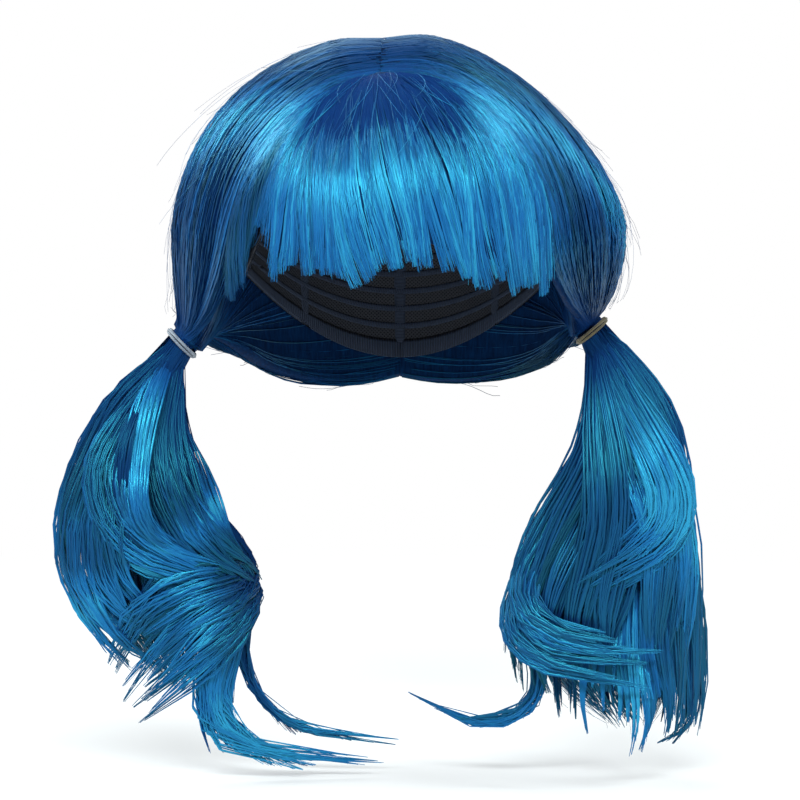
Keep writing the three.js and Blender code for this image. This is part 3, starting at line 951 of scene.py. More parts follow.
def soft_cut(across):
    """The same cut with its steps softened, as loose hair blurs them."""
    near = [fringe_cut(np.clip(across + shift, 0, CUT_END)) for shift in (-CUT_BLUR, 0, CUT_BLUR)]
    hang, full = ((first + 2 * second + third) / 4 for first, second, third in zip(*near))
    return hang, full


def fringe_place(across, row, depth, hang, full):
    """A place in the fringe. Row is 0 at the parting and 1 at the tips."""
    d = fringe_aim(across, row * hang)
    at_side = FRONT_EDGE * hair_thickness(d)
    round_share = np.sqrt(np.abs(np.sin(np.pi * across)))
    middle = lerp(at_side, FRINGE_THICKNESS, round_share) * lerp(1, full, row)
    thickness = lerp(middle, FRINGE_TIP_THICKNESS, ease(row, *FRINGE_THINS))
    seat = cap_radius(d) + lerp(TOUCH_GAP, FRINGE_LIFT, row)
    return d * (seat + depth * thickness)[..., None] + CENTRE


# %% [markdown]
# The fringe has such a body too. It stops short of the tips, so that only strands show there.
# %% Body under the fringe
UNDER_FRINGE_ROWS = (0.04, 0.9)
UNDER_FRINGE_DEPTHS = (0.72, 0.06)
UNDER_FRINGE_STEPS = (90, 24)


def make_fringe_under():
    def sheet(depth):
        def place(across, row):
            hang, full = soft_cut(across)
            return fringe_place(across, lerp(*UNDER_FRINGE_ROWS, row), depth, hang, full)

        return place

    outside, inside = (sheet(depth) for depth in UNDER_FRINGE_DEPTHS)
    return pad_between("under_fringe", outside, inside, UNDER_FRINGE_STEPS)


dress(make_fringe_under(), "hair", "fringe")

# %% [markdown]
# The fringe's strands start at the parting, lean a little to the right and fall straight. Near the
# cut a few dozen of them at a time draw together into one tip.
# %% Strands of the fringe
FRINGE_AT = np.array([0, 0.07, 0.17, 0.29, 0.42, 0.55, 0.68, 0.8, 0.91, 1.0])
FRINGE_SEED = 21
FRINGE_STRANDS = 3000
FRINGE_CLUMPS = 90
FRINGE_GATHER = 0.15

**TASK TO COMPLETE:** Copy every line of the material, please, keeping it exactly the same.

**ANSWER TO THIS EXERCISE:**
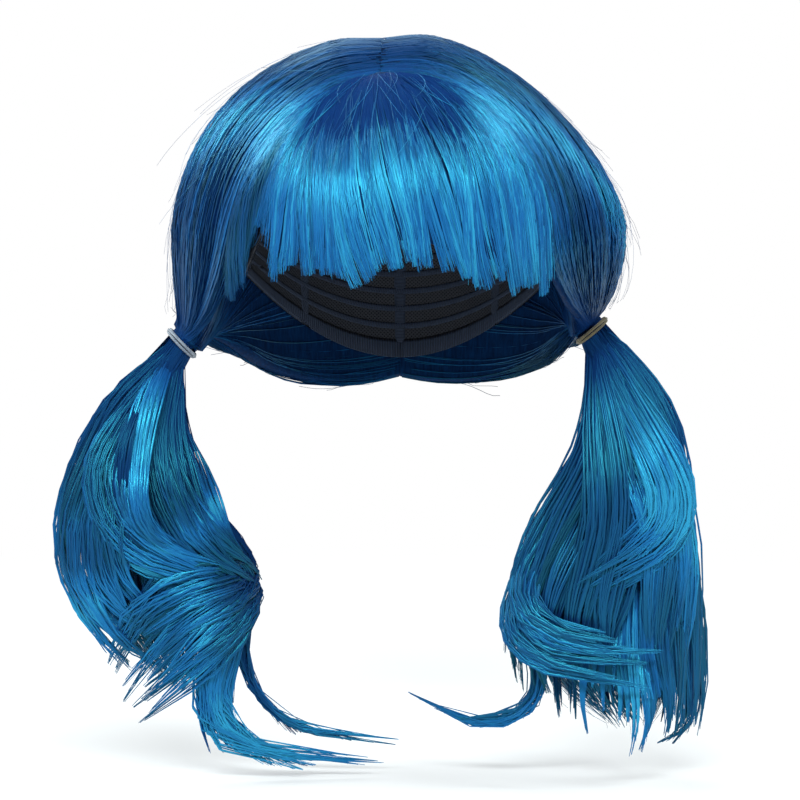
Keep writing the three.js and Blender code for this image. This is part 3, starting at line 951 of scene.py. More parts follow.
def soft_cut(across):
    """The same cut with its steps softened, as loose hair blurs them."""
    near = [fringe_cut(np.clip(across + shift, 0, CUT_END)) for shift in (-CUT_BLUR, 0, CUT_BLUR)]
    hang, full = ((first + 2 * second + third) / 4 for first, second, third in zip(*near))
    return hang, full


def fringe_place(across, row, depth, hang, full):
    """A place in the fringe. Row is 0 at the parting and 1 at the tips."""
    d = fringe_aim(across, row * hang)
    at_side = FRONT_EDGE * hair_thickness(d)
    round_share = np.sqrt(np.abs(np.sin(np.pi * across)))
    middle = lerp(at_side, FRINGE_THICKNESS, round_share) * lerp(1, full, row)
    thickness = lerp(middle, FRINGE_TIP_THICKNESS, ease(row, *FRINGE_THINS))
    seat = cap_radius(d) + lerp(TOUCH_GAP, FRINGE_LIFT, row)
    return d * (seat + depth * thickness)[..., None] + CENTRE


# %% [markdown]
# The fringe has such a body too. It stops short of the tips, so that only strands show there.
# %% Body under the fringe
UNDER_FRINGE_ROWS = (0.04, 0.9)
UNDER_FRINGE_DEPTHS = (0.72, 0.06)
UNDER_FRINGE_STEPS = (90, 24)


def make_fringe_under():
    def sheet(depth):
        def place(across, row):
            hang, full = soft_cut(across)
            return fringe_place(across, lerp(*UNDER_FRINGE_ROWS, row), depth, hang, full)

        return place

    outside, inside = (sheet(depth) for depth in UNDER_FRINGE_DEPTHS)
    return pad_between("under_fringe", outside, inside, UNDER_FRINGE_STEPS)


dress(make_fringe_under(), "hair", "fringe")

# %% [markdown]
# The fringe's strands start at the parting, lean a little to the right and fall straight. Near the
# cut a few dozen of them at a time draw together into one tip.
# %% Strands of the fringe
FRINGE_AT = np.array([0, 0.07, 0.17, 0.29, 0.42, 0.55, 0.68, 0.8, 0.91, 1.0])
FRINGE_SEED = 21
FRINGE_STRANDS = 3000
FRINGE_CLUMPS = 90
FRINGE_GATHER = 0.15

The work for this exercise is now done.